→ Problem details: Show all lines from the listing below that contain "This".

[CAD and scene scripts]
---

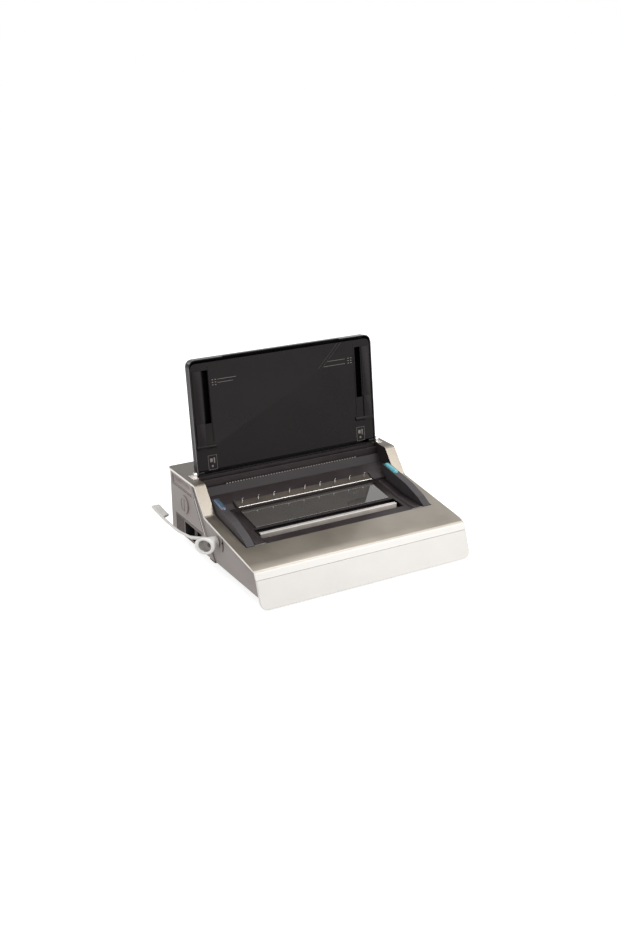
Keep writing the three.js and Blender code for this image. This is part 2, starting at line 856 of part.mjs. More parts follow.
// Floor pan with low side walls and two ribs that carry the chip drawer
function basePan() {
  const half = innerSide - seat;
  const wallRear = rearPanelReach - rearWall - seat;
  const floor = block(-half, half, panFrontReach, rearPanelReach, panBottom, panTop);
  const walls = [-1, 1].map((side) => prismX([
    [wallRear, panBottom],
    [wallRear, panWallTop],
    [panWallFrontReach, panWallTop],
    [panFrontReach, panTop],
    [panFrontReach, panBottom],
  ], ...onSide(side, half - panWall, half)));
  const ribs = [chipFrontReach + chipRibInset, chipRearReach - chipRibInset - chipRibWidth].map((y) => block(
    -half, chassisReach - seat, y, y + chipRibWidth, panBottom, chipFloor - seat));
  const doorway = block(
    -half - overrun, -half + panWall + overrun, chipFrontReach - slideGap, chipRearReach + slideGap,
    chipFloor - seat, panWallTop + overrun);
  return joined(floor, ...walls, ...ribs).subtract(doorway);
}

function rubberFoot(x, y) {
  const high = panBottom - seat;
  const profile = [[0, 0], [footRadius - footRound, 0], [footRadius, footRound], [footWaist, high], [0, high]];
  const points = profile.map(([radius, height]) => new THREE.Vector2(radius, height));
  return solidOf(new THREE.LatheGeometry(points, roundSides).rotateX(Math.PI / 2).translate(x, y, 0));
}

// The deck is a bent plate with the closing slot, and a low rib each side
function workDeck() {
  const under = deckLine.map(([y, z], i) => [i === 3 || i === 4 ? y + deckWall : y, z - deckWall]);
  const half = recessHalf - seat;
  const plate = prismX([...deckLine, ...under.reverse()], -half, half);
  const slot = block(
    -slotHalfWidth, slotHalfWidth, slotFrontReach, slotRearReach,
    frontDeckHeight - overrun, anvilHeight + overrun);
  return joined(plate.subtract(slot), deckRib(-1), deckRib(1));
}

// A rib is carried along the deck line in straight spans and is bevelled on its inner side.
function deckRib(side) {
  const rear = coverRearReach - seat;
  const line = [
    [recessFrontReach + deckRibLead, frontDeckHeight], ...deckLine.slice(1, 3), [rear, smokedPlaneAt(rear)]];
  const outer = deckRibReach + deckRibWidth;
  const section = [
    [deckRibReach, -deckWall / 2], [outer, -deckWall / 2], [outer, deckRibTall],
    [deckRibReach + deckRibBevel, deckRibTall]];
  return joined(...line.slice(1).map((end, i) => wasm.Manifold.hull([line[i], end].flatMap(([y, z]) =>
    section.map(([x, lift]) => [side * x, y, z + lift])))));
}

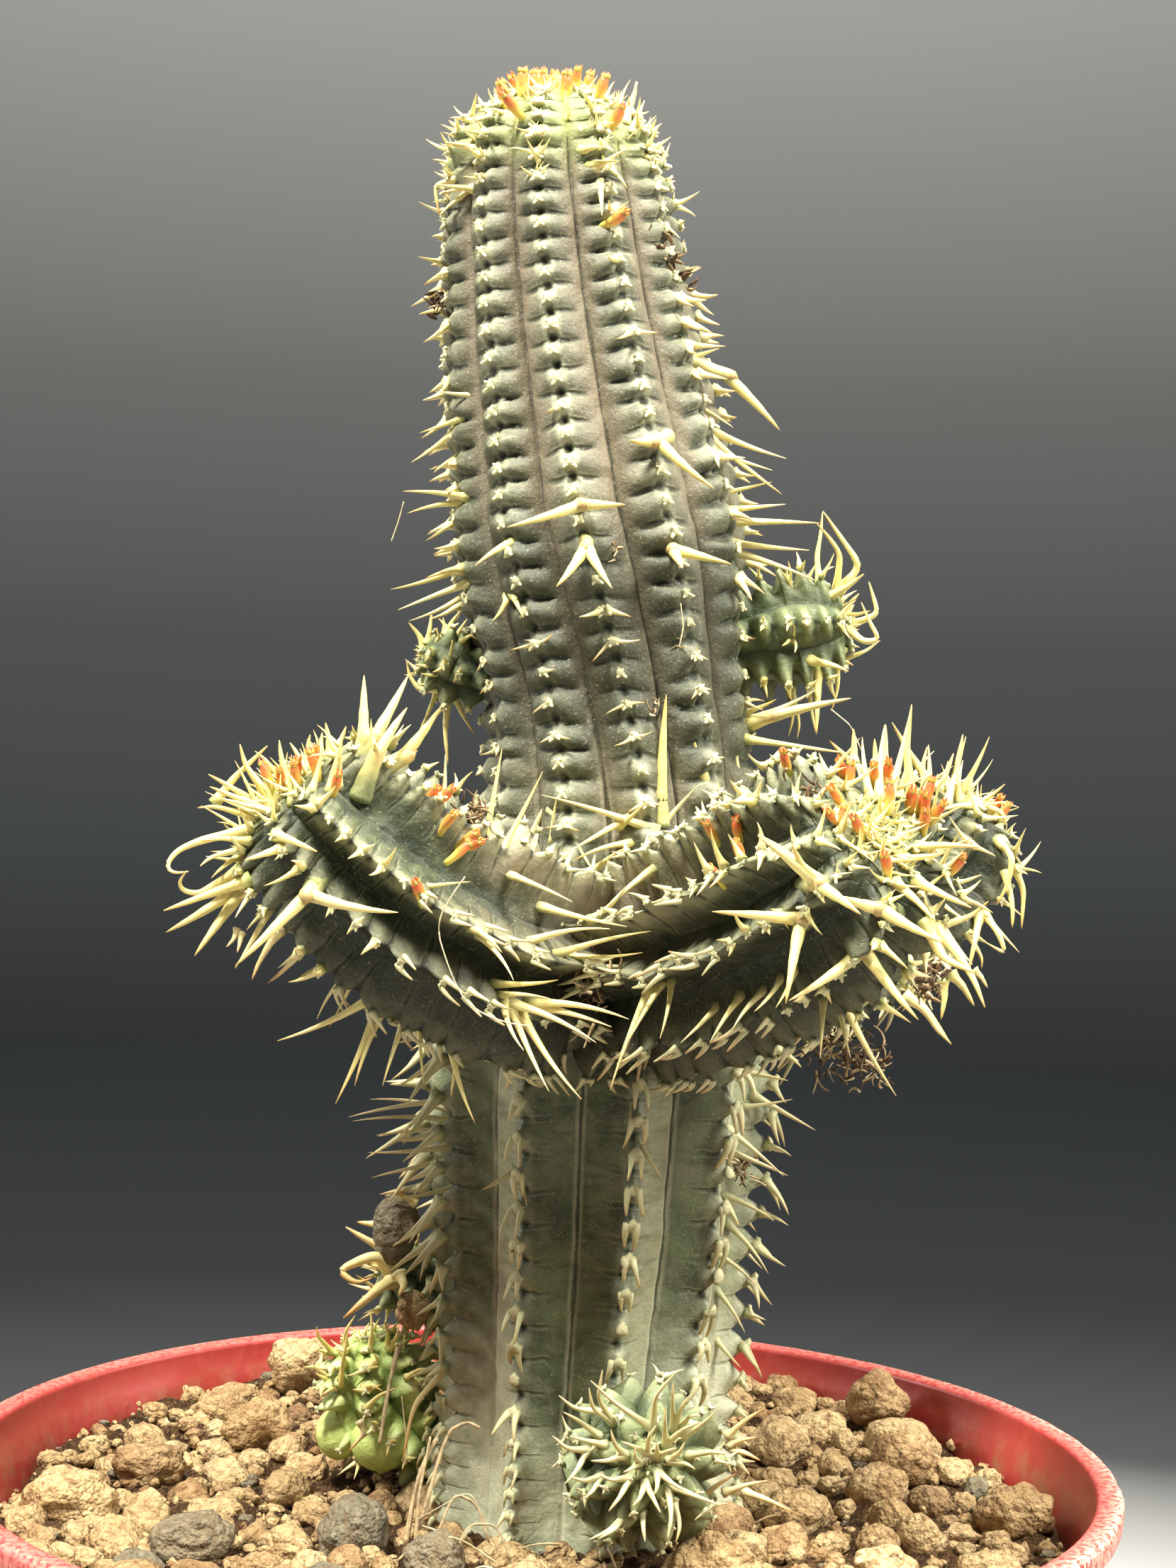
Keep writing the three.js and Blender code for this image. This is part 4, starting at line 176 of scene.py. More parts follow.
class Buf:
    """Collects closed little shapes into one mesh."""
    def __init__(self):
        self.V, self.Q, self.T, self.A, self.n = [], [], [], {}, 0
    def add(self, V, Q=None, T=None, **attrs):
        V = np.asarray(V, float)
        self.V.append(V)
        if Q is not None and len(Q):
            self.Q.append(np.asarray(Q) + self.n)
        if T is not None and len(T):
            self.T.append(np.asarray(T) + self.n)
        for k, a in attrs.items():
            self.A.setdefault(k, []).append(np.broadcast_to(np.asarray(a, float), (len(V),)))
        self.n += len(V)
    def make(self, name, mat, slot, replaces=(), smooth=True):
        if not self.V:
            return None
        return build(name, np.vstack(self.V), np.vstack(self.Q) if self.Q else None,
                     np.vstack(self.T) if self.T else None, {k: np.concatenate(v) for k, v in self.A.items()},
                     mat, smooth, replaces)

def frame_of(t, ref=None):
    t = unit(t)
    r = np.array([0, 0, 1.0]) if ref is None else np.asarray(ref, float)
    if abs(np.dot(t, r)) > 0.95:
        r = np.array([1.0, 0, 0])
    a = unit(np.cross(t, r))
    return a, np.cross(t, a), t

_tubes = {}
def tube_faces(n, sides):
    key = (n, sides)
    if key not in _tubes:
        q = []
        for i in range(n - 1):
            for k in range(sides):
                k2 = (k + 1) % sides
                q.append([i * sides + k, i * sides + k2, (i + 1) * sides + k2, (i + 1) * sides + k])
        t = []
        base, tip = n * sides, n * sides + 1
        for k in range(sides):
            k2 = (k + 1) % sides
            t.append([base, k2, k])
            t.append([tip, (n - 1) * sides + k, (n - 1) * sides + k2])
        _tubes[key] = (np.array(q), np.array(t))
    return _tubes[key]

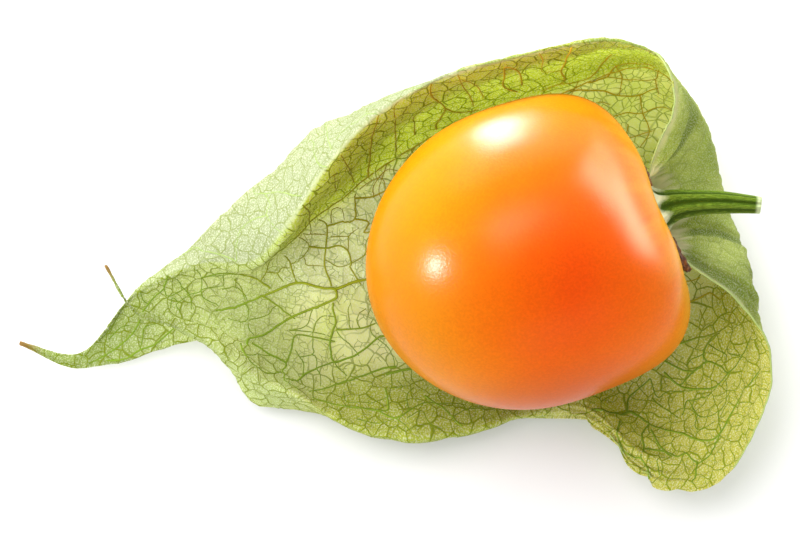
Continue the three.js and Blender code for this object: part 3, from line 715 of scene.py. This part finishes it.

---

→ Answer to the task:
Keep writing the three.js and Blender code for this image. This is part 2, starting at line 856 of part.mjs. More parts follow.
Keep writing the three.js and Blender code for this image. This is part 4, starting at line 176 of scene.py. More parts follow.
Continue the three.js and Blender code for this object: part 3, from line 715 of scene.py. This part finishes it.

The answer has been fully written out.